PROVIDED DATA
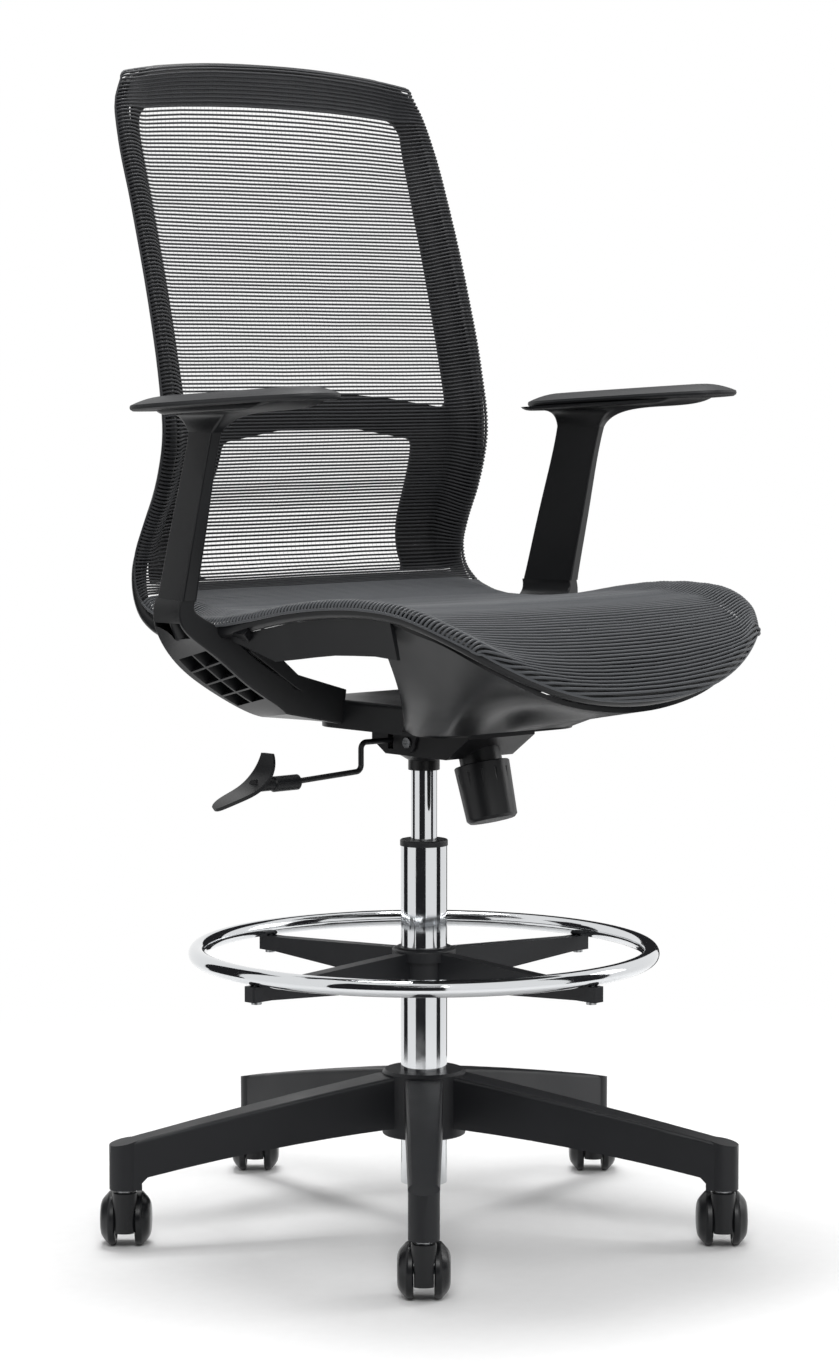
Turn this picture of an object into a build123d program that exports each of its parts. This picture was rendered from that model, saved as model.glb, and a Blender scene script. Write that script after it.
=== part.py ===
"""Drafting chair: star base on casters, gas lift with a foot ring, tilting mesh shell.

Millimetres. The origin is on the floor under the column. +Z is up, the sitter faces -Y and
the sitter's right hand is at -X. Each piece is a solid of its own in parts/NODE.step.
"""

from build123d import *
import os
from math import cos, pi, radians, sin, sqrt, tan

# ---------------------------------------------------------------- fits and small gaps
RUN = 0.05            # radial clearance of a running fit
SEAT_GAP = 0.3        # gap between curved faces that nearly touch

# ---------------------------------------------------------------- star base
BASE_LEGS = 5
BASE_TURN = 228.0     # direction of the first leg, degrees from +X
CASTER_CIRCLE_R = 333.0
HUB_R = 45.0
HUB_TOP = 174.0
HUB_BOTTOM = 103.0
LEG_TOP_IN = 169.0    # leg top at the hub wall
LEG_TOP_OUT = 113.0   # leg top at the caster
LEG_DEPTH_IN = 55.5
LEG_DEPTH_OUT = 35.0
LEG_RISE_TOP = 1.2    # rise of the leg's top above a straight line at mid length
LEG_RISE_LOW = 3.7    # the same for its lower edge
LEG_HALF_IN = 21.0
LEG_HALF_OUT = 14.5
LEG_WALL = 4.0
LEG_RIBS = 4
LEG_END_BOTTOM = 64.5
LEG_END_DRAFT = 1.5

# ---------------------------------------------------------------- casters
WHEEL_R = 29.0
WHEEL_W = 16.5
WHEEL_INNER = 10.5    # inner face of each wheel from the middle of the caster
CASTER_TRAIL = 19.0
CASTER_HEADING = 48.0  # direction in which the wheels trail, degrees from +X
HOOD_R = 13.0
HOOD_WEB = 19.6
HOOD_BOTTOM = 18.0
HOOD_TOP = 61.5
STEM_R = 5.5
STEM_TOP = 100.0
STEM_DEPTH = 26.0     # how far the stem reaches down into the hood
AXLE_R = 4.0
AXLE_HALF = 23.0
WHEEL_GAP = 0.5

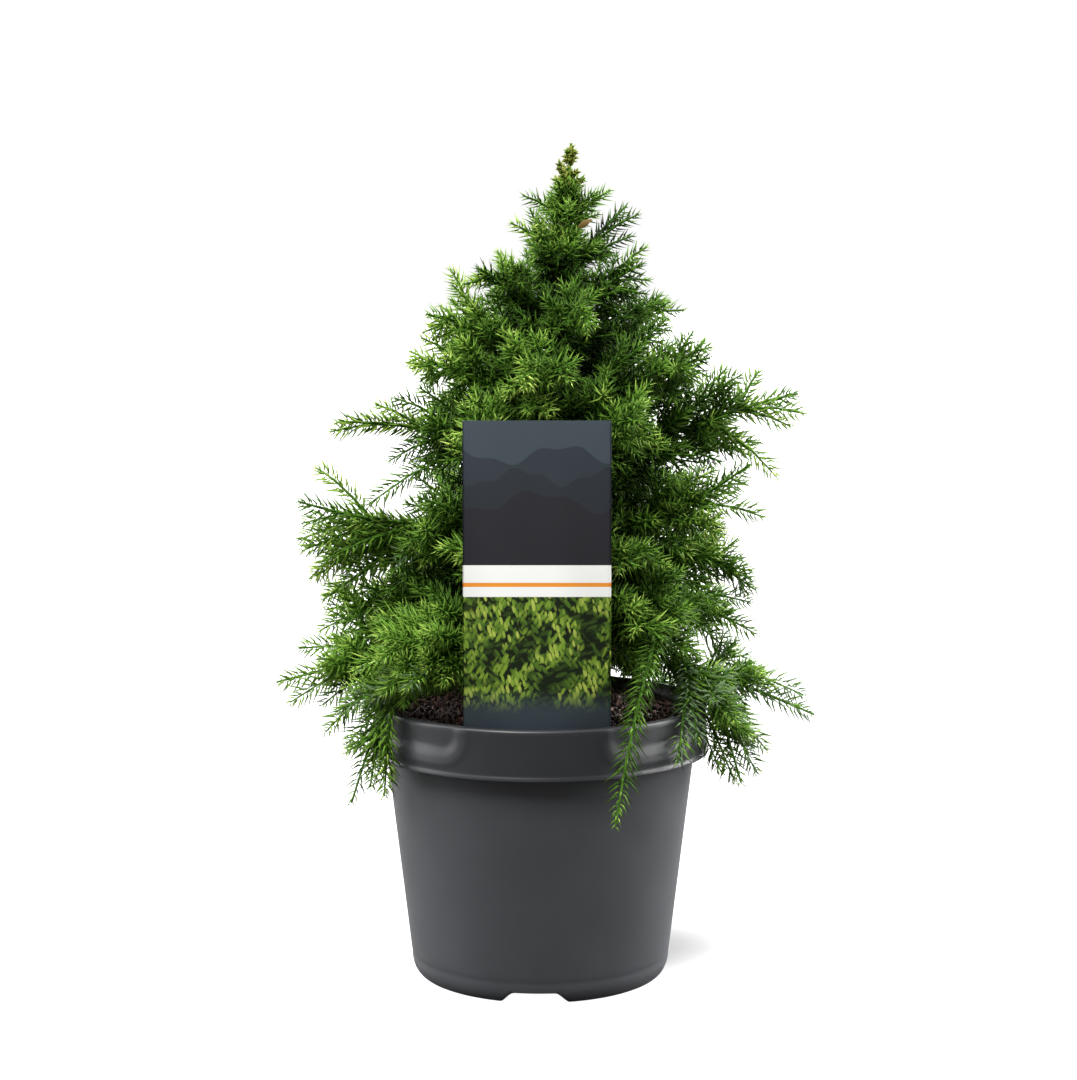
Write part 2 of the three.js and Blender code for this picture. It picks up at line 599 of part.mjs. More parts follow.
/** The soil fills the pot up to a slightly hilly top, flat under the trunk. */
function soilGeometry() {
  const inner = (z) => wallRadius(z) - POT_WALL - SOIL_GAP;
  const bottom = FLOOR_UNDERSIDE + FLOOR_THICKNESS + CLEARANCE;
  const topRadius = inner(SOIL_TOP);
  const outline = [[0, bottom], [inner(FOOT_ROUND) - 3, bottom], [inner(FOOT_ROUND + 1), FOOT_ROUND + 1]];
  const lower = outline.length;
  for (const share of [1, 0.84, 0.62, 0.38, 0.16, 0]) outline.push([topRadius * share, SOIL_TOP]);
  const profile = outline.map(([radius, height]) => new THREE.Vector2(radius, height));
  const geometry = new THREE.LatheGeometry(profile, SOIL_SIDES);
  geometry.rotateX(90 * RAD);
  const place = geometry.attributes.position;
  const random = seeded(41);
  const phases = [random(), random(), random()].map((value) => value * Math.PI * 2);
  for (let i = 0; i < place.count; i++) {
    const x = place.getX(i);
    const y = place.getY(i);
    if (i % outline.length < lower || Math.hypot(x, y) < topRadius * 0.2) continue;
    const ridges = Math.sin((x - y) / 11 + phases[2]) * 0.3;
    const hills = Math.sin(x / 17 + phases[0]) * Math.cos(y / 14 + phases[1]) * 0.6;
    place.setZ(i, SOIL_TOP + SOIL_HILLOCK * (hills + ridges));
  }
  return geometry;
}

// ---- Label ----

/** The label's outline: a card with round corners above, a peg with a point below. */
function labelGeometry(grown) {
  const half = LABEL_WIDTH / 2 + grown;
  const peg = PEG_WIDTH / 2 + grown;
  const top = LABEL_TOP + grown;
  const foot = LABEL_FOOT - grown;
  const shape = new THREE.Shape();
  shape.moveTo(-peg, foot).lineTo(-half + LABEL_CORNER, foot);
  shape.absarc(-half + LABEL_CORNER, foot + LABEL_CORNER, LABEL_CORNER, -90 * RAD, 180 * RAD, true);
  shape.absarc(-half + LABEL_CORNER, top - LABEL_CORNER, LABEL_CORNER, 180 * RAD, 90 * RAD, true);
  shape.absarc(half - LABEL_CORNER, top - LABEL_CORNER, LABEL_CORNER, 90 * RAD, 0, true);
  shape.absarc(half - LABEL_CORNER, foot + LABEL_CORNER, LABEL_CORNER, 0, -90 * RAD, true);
  shape.lineTo(peg, foot).lineTo(peg * 0.7, PEG_POINT + 10).lineTo(0, PEG_POINT - grown);
  shape.lineTo(-peg * 0.7, PEG_POINT + 10);
  const depth = LABEL_THICKNESS + grown * 2;
  const geometry = new THREE.ExtrudeGeometry(shape, { depth, bevelEnabled: false, curveSegments: 3 });
  geometry.translate(0, 0, -grown);
  geometry.rotateX(90 * RAD);
  geometry.translate(LABEL_X, LABEL_Y + LABEL_THICKNESS, 0);
  return geometry;
}

// ---- Assembly ----

const materials = {
  pot: new THREE.MeshStandardMaterial({ color: "#4a4b4f", roughness: 0.5, metalness: 0 }),
  soil: new THREE.MeshStandardMaterial({ color: "#2c1d18", roughness: 1, metalness: 0 }),
  label: new THREE.MeshStandardMaterial({ color: "#3d434a", roughness: 0.35, metalness: 0 }),
  bark: new THREE.MeshStandardMaterial({ color: "#5a4030", roughness: 0.9, metalness: 0 }),
  foliage: new THREE.MeshStandardMaterial({ color: "#3f7a1f", roughness: 0.6, metalness: 0 }),
};

const plant = new THREE.Group();

/** Adds one named sub-part. */
function add(name, geometry, material) {
  const mesh = new THREE.Mesh(geometry, materials[material]);
  mesh.name = name;
  plant.add(mesh);
}

const trunkClear = trunkSolid(CLEARANCE);
const stems = makeStems();
const boughStems = stems.filter((stem) => stem.bough);
const boughPoints = boughStems.flatMap((stem) => {
  return BOUGH_BODY.map((share) => stem.curve.getPoint(stem.bough * share));
});
const plan = { sites: claimSpace(stems), boughPoints };

add("pot", potGeometry(), "pot");
add("potting_soil", geometryOf(solidOf(soilGeometry()).subtract(solidOf(labelGeometry(CLEARANCE)))), "soil");
add("plant_label", labelGeometry(0), "label");
add("trunk", geometryOf(trunkSolid(0)), "bark");
for (const stem of boughStems) add(`bough_${stem.name}`, geometryOf(boughSolid(stem, trunkClear)), "bark");
stems.forEach((stem, index) => {
  add(`foliage_${stem.name}`, geometryOf(massSolid(stem, index, plan, trunkClear)), "foliage");
});

export default plant;
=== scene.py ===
# A young dwarf Japanese cedar (cryptomeria) in its nursery pot, put together as it stands: the pot with its soil
# and plant label, the trunk and boughs, then the twigs and the needles that grow on from them. Sizes are in
# millimetres with +Z up and -Y to the front, and MM turns them into metres.
import math

import bpy
import numpy as np
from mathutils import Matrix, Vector, noise


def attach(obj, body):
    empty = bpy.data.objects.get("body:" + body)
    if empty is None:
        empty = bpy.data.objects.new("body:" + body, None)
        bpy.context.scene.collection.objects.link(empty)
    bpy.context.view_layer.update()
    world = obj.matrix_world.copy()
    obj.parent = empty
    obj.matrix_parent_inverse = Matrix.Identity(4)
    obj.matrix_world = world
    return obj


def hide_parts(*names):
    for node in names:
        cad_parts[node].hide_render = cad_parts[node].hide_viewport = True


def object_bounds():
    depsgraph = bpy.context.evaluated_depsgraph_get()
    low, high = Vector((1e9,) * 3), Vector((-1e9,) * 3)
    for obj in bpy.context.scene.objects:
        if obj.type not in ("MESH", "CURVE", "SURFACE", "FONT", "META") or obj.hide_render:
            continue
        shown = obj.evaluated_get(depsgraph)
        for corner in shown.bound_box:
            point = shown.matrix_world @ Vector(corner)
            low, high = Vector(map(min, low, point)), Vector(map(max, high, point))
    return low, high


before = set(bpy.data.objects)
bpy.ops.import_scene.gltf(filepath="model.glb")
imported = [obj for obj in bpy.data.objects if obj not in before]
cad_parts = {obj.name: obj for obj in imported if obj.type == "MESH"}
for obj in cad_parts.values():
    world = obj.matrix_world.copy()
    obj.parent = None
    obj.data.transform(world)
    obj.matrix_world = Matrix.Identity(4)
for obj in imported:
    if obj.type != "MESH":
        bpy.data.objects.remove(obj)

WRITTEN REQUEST
The lines from the first of the entries through the line holding "from math import" are to be restated word for word, and no others.

RESPONSE BELOW
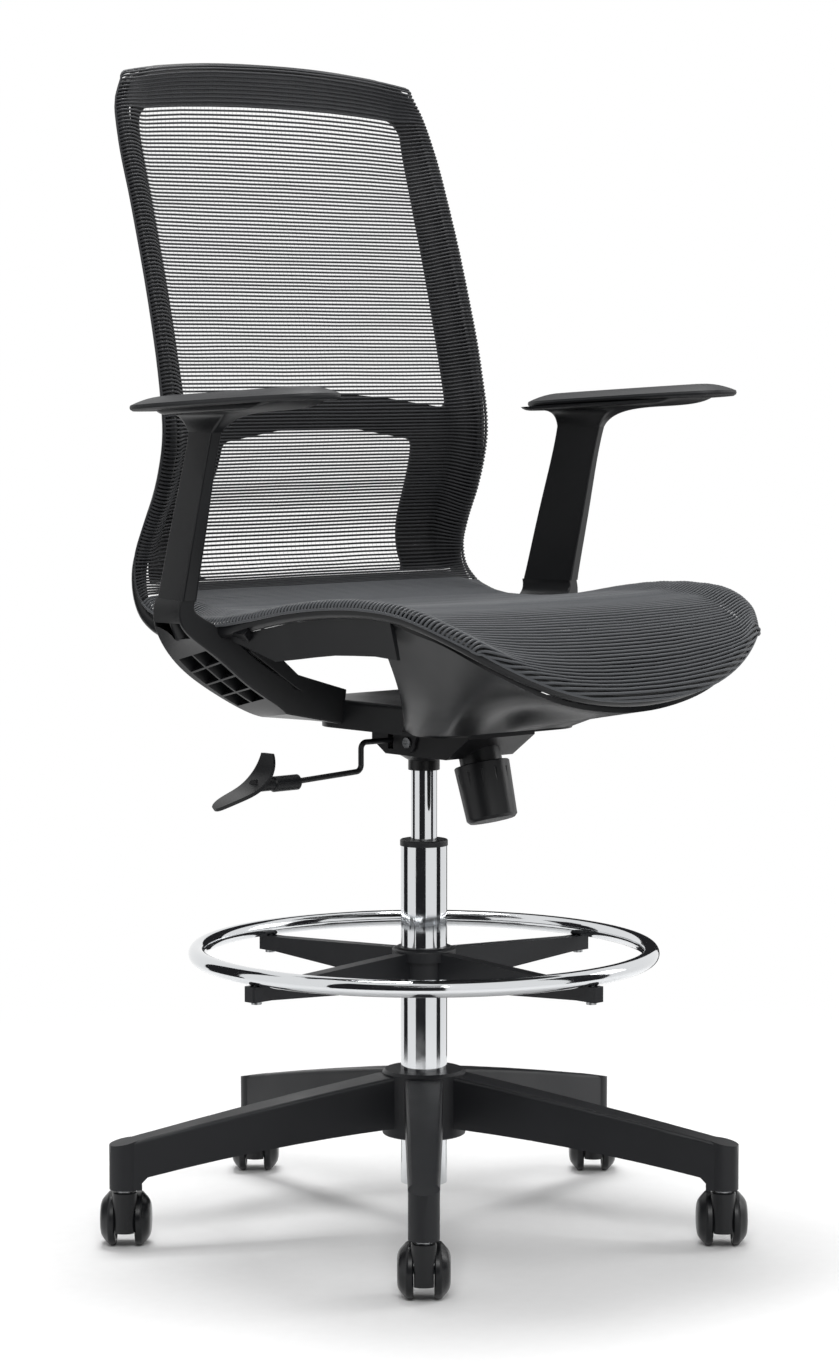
Turn this picture of an object into a build123d program that exports each of its parts. This picture was rendered from that model, saved as model.glb, and a Blender scene script. Write that script after it.
=== part.py ===
"""Drafting chair: star base on casters, gas lift with a foot ring, tilting mesh shell.

Millimetres. The origin is on the floor under the column. +Z is up, the sitter faces -Y and
the sitter's right hand is at -X. Each piece is a solid of its own in parts/NODE.step.
"""

from build123d import *
import os
from math import cos, pi, radians, sin, sqrt, tan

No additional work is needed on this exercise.